Une ambiguïté existe chez cet auteur, sur le thème du féminisme : les femmes apparaissent comme futiles, et lucides à la fois. Elles demeurent en vie alors que leur conjoint décèdent. Chez les hommes, on perçoit le désir d’une égalité partagée (rappelons que ce texte a été écrit avant mai 68), en vue d’une plus grande liberté et d’une plus grande franchise (moins de tracas et moins de douleurs, peut-être?).
Boris Vian remet en cause le monde dans lequel il se sent à l’étroit, avec son style unique et inclassable.
En ce qui concerne le titre : L’Herbe rouge, il y est fait mention plusieurs fois (p430, 440…) sans expliquer pourquoi elle est rouge ni pourquoi cela ne dérange personne. Dans un monde utopique ou le raisonnable se trouve dans l’imaginaire et le déraisonnable dans la réalité, l’herbe est rouge. La violence imprègne le roman et le sang coule à plusieurs reprises. l’herbe est “de sang” (p 470), “sinistre” (p 514), les montants de la machine sont d’un rouge “poisseux comme du sang frais” (p 482), les fleurs sont “sanglantes”(p 439), etc.

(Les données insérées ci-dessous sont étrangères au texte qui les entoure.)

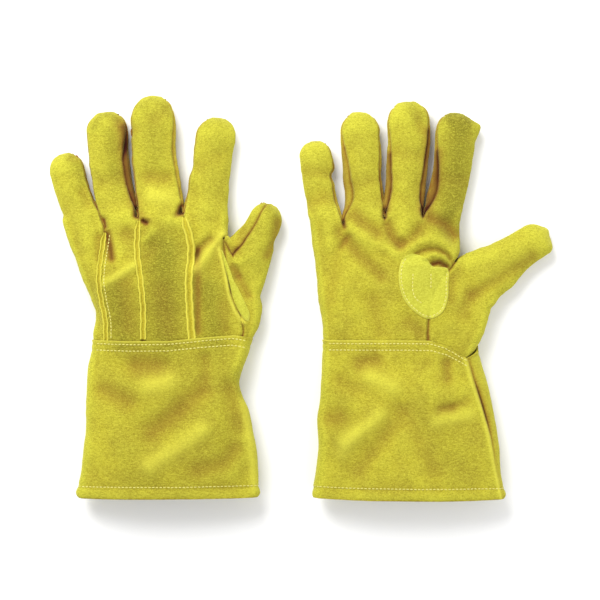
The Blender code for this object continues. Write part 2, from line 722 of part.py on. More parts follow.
def crotch_patch(glove):
    """The lobe of the thumb crotch's reinforcement that faces up: a round-ended leaf over the thumb seam."""
    patch, rows, columns = glove["patch"], PATCH_ROWS, glove["patch"]["columns"]
    low, high = patch["from"], THUMB_SPLIT - 0.02
    width = patch["finger_side"] + patch["thumb_side"]
    centres = []
    for i in range(rows + 1):
        s = i / rows
        swell = 0.35 + 0.65 * math.sqrt(1 - (1 - min(s / 0.55, 1)) ** 2)
        offsets = [(width * j / columns - patch["finger_side"]) * swell for j in range(columns + 1)]
        centres.append([across_thumb_seam(glove, low + (high - low) * s, offset, True) for offset in offsets])
    solid = bmesh.new()
    under, over = (
        [[solid.verts.new(Vector((p[0], p[1], p[2] + lift))) for p in row] for row in centres]
        for lift in (PATCH_LIFT, PATCH_LIFT + PATCH_THICKNESS)
    )
    for i in range(rows):
        for j in range(columns):
            solid.faces.new((under[i][j], under[i + 1][j], under[i + 1][j + 1], under[i][j + 1]))
            solid.faces.new((over[i][j], over[i][j + 1], over[i + 1][j + 1], over[i + 1][j]))
    border = [(0, j) for j in range(columns)] + [(i, columns) for i in range(rows)]
    border += [(rows, j) for j in range(columns, 0, -1)] + [(i, 0) for i in range(rows, 0, -1)]
    for (a, b), (c, d) in zip(border, border[1:] + border[:1]):
        solid.faces.new((under[a][b], under[c][d], over[c][d], over[a][b]))
    return closed_solid(solid)


def make_material(name, colour, roughness):
    material = bpy.data.materials.new(name)
    material.use_nodes = True
    shader = material.node_tree.nodes["Principled BSDF"]
    shader.inputs["Base Color"].default_value = (*colour, 1)
    shader.inputs["Roughness"].default_value = roughness
    shader.inputs["Metallic"].default_value = 0
    return material


def add_object(name, solid, material, parent=None):
    """Makes the node, in metres."""
    for v in solid.verts:
        v.co *= MM
    mesh = bpy.data.meshes.new(name)
    solid.to_mesh(mesh)
    solid.free()
    mesh.materials.append(material)
    mesh.shade_smooth()
    mesh.set_sharp_from_angle(angle=math.radians(35))
    obj = bpy.data.objects.new(name, mesh)
    bpy.context.scene.collection.objects.link(obj)
    if parent:
        obj.parent = parent
        obj.matrix_parent_inverse = parent.matrix_world.inverted()
    return obj


def add_pivot(name, point):
    """An empty on a joint's axis, which the pieces that turn there are parented to."""
    empty = bpy.data.objects.new(name, None)
    empty.location = Vector(point) * MM
    bpy.context.scene.collection.objects.link(empty)
    bpy.context.view_layer.update()
    return empty


def single(_):
    """The thickness of one layer of leather, wherever it is."""
    return LEATHER


def build_stall(glove, stall, materials):
    """The panels of one stall beyond its fold, on an empty at the fold."""
    point, _ = stall.hinge()
    pivot = add_pivot(f"{glove['name']}_{stall.finger}_pivot", point)
    panels = stall_panels(stall)
    for name in panels.names:
        material = materials["strip" if name.endswith("_side_strip") else "leather"]
        add_object(f"{glove['name']}_{name}", thickened(panels, name, single), material, pivot)


def build_gauntlet(glove, materials):
    """The gauntlet: a band sewn to the hand, and the cuff beyond the wrist fold with its double hem."""
    bottom, notch = cuff_bottom(glove), wrist_notch()
    band_rows = [CUFF_EDGE_Y] + [CUFF_EDGE_Y - inset for inset in STITCH_INSETS] + [WRIST_Y + notch]
    band = cuff_panels(glove, band_rows, "cuff_band")
    add_object(f"{glove['name']}_cuff_band", thickened(band, "cuff_band", single), materials["leather"])
    pivot = add_pivot(f"{glove['name']}_wrist_pivot", (wrist_middle(glove), WRIST_Y, CUFF_HEIGHTS[0]))
    hem = bottom + HEM_DEPTH
    rows = [*np.linspace(WRIST_Y - notch, hem + 2, CUFF_ROWS + 1), hem, bottom]
    cuff = cuff_panels(glove, rows, "gauntlet")
    solid = thickened(cuff, "gauntlet", lambda p: 2 * LEATHER if p[1] < hem + 1 else LEATHER)
    add_object(f"{glove['name']}_gauntlet", solid, materials["leather"], pivot)
    add_object(f"{glove['name']}_hem_stitching", hem_stitching(glove), materials["thread"], pivot)


def wrist_middle(glove):
    """x of the middle of the wrist."""
    return (across_at(glove["cuff_left"], WRIST_Y) + across_at(glove["cuff_right"], WRIST_Y)) / 2


def build_glove(glove, materials):
    stalls = {finger: Stall(glove, finger) for finger in FINGERS}
    hand = hand_panels(glove, stalls)
    for name in hand.names:
        add_object(f"{glove['name']}_{name}", thickened(hand, name, single), materials["leather"])
    for stall in stalls.values():
        build_stall(glove, stall, materials)
    for seam, name in ((1, "little_ring"), (2, "ring_middle"), (3, "middle_index")):
        add_object(f"{glove['name']}_welt_{name}", welt(glove, seam), materials["leather"])
    add_object(f"{glove['name']}_crotch_patch", crotch_patch(glove), materials["patch"])
    build_gauntlet(glove, materials)
    add_object(f"{glove['name']}_cuff_stitching", cuff_stitching(glove), materials["thread"])


def centre_pair():
    """Moves everything so that the origin lies under the pair's middle, at the height of its lowest leather."""
    pieces = [obj for obj in bpy.data.objects if obj.type == "MESH"]
    corners = np.array([v.co for obj in pieces for v in obj.data.vertices])
    low, high = corners.min(axis=0), corners.max(axis=0)
    shift = Vector((-(low[0] + high[0]) / 2, -(low[1] + high[1]) / 2, -low[2]))
    for obj in bpy.data.objects:
        if obj.type == "EMPTY":
            obj.location += shift
    bpy.context.view_layer.update()
    for obj in pieces:
        obj.data.transform(Matrix.Translation(shift))
        if obj.parent:
            obj.matrix_parent_inverse = obj.parent.matrix_world.inverted()


def main():
    for obj in list(bpy.data.objects):
        bpy.data.objects.remove(obj)
    materials = {
        "leather": make_material("yellow_suede", (0.58, 0.50, 0.05), 0.95),
        "strip": make_material("side_strip_suede", (0.50, 0.38, 0.05), 0.95),
        "patch": make_material("patch_leather", (0.66, 0.65, 0.08), 0.85),
        "thread": make_material("thread", (0.78, 0.74, 0.30), 0.7),
    }
    for glove in GLOVES:
        build_glove(glove, materials)
    centre_pair()


main()
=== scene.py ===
"""A pair of yellow suede gauntlet gloves lying flat: the left glove back up, the right palm up.

Lengths are in millimetres on the gloves' own drawing (X across the pair, Y to the fingertips, Z up) until a
mesh is made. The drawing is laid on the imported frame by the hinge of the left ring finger.
"""

import json
import math

import bmesh
import bpy
import numpy as np
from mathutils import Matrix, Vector, kdtree
from mathutils.bvhtree import BVHTree

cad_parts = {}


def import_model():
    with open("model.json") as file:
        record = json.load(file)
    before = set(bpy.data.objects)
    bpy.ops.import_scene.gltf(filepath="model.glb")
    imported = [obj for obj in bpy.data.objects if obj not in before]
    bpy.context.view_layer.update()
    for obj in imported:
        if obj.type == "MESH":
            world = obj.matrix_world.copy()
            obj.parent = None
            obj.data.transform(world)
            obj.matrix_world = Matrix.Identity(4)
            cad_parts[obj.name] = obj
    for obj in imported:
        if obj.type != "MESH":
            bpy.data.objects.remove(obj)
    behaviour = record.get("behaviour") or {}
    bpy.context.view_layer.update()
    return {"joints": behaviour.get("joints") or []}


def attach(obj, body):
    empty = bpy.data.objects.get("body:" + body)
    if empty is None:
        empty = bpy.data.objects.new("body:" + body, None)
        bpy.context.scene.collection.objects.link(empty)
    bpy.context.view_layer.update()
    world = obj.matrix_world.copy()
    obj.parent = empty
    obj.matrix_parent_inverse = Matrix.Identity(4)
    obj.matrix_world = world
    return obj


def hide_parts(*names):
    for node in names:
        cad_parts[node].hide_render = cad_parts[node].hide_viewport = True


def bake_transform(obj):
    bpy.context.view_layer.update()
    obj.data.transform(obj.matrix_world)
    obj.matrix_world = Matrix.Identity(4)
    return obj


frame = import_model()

MM = 0.001

# The leather and its sewing. The leather swells outward by FULLNESS.
LEATHER = 1.4
FULLNESS = 1.05
LEAST_HEIGHT = 0.25
INSIDE_LEAST_HEIGHT = 0.2
STITCH_PITCH = 3.1
STITCH_LENGTH = 2.2
STITCH_RADIUS = 0.42

# A stall's section: how high its upper and lower seams stand, as shares of its half thickness, how far
# its lower panel is tucked in, and the power of the place across by which its faces are domed.
UPPER_EDGE = 0.38
LOWER_EDGE = 0.6
TUCK = 1.6
DOME_POWER = 2.2

# A stall's tip: the angle it turns through, the power of the way round by which it closes, and how far
# its seam lies below the middle, as a share of the half thickness.
TIP_SPREAD = math.radians(58)
TIP_POWER = 2.4
TIP_SEAM_DROP = 0.4

# A stall leaves the hand's shape over ROOT_LENGTH and comes down to the floor over SETTLE_LENGTH. Its
# fold is this far from its root, and the bend starts BEND_START from it.
ROOT_LENGTH = 20.0
SETTLE_LENGTH = 22.0
FINGER_HINGE = 14.0
THUMB_HINGE = 14.0
BEND_START = 3.5

# The hand: the crown of its upper and lower strips, and how far its outer sides bulge. Above the thumb
# the bulge comes in over BULGE_EASE.
UPPER_CROWN = 2.6
LOWER_CROWN = 1.8
LEAST_CROWN = 0.5
CROWN_START = 0.55
ROOT_BULGE = 3.5
BULGE_EASE = 12
HAND_LENGTH = 105.0
HAND_END_Y = -42.6

# The hand's end lies inside the gauntlet: clear of its lower leather up to the share LAP_END of the
# hand's length. The gauntlet's top lies over the hand's leather at these rows of it.
LAP_CLEARANCE = 1.3
LAP_END = 0.13
LAP_EASE = 0.2
LAP_ROWS = (0.0, 0.06, 0.12, 0.17)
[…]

Boris Vian est usager des inventions de toutes sortes dont il se sert pour créer un langage unique, déroutant et poétique. La machine d’acier fait elle, penser à un voyage temporel dans le genre science-fiction, dans la lune (à la manière d’un Savinien de Bergerac), et dans le passé (la machine à explorer le temps, H. G. Wells, entre autres). Écrit sur le mode fantastique au ton décalé, l’absurdité ne ressort que mieux de ce court roman, qui ne réussit pas à masquer le tragique de l’histoire. Car c’est après une quête ratée d’absolu que le protagoniste (Wolf, le loup) plonge petit à petit dans le pessimisme et la mort.
citations :
p 439 : ” L’herbe sent bon, dit Wolf. L’herbe et toi. Il y a plein de fleurs. Qu’est-ce qui sent le muguet? il n’y a plus de muguet maintenant.”
p 454 : “Wolf se pencha pour le cueillir et le goût de l’œillet le frappa et l’étourdit. Il le manqua. L’œillet s’éteignit et sa couleur se confondit avec celle du sol”.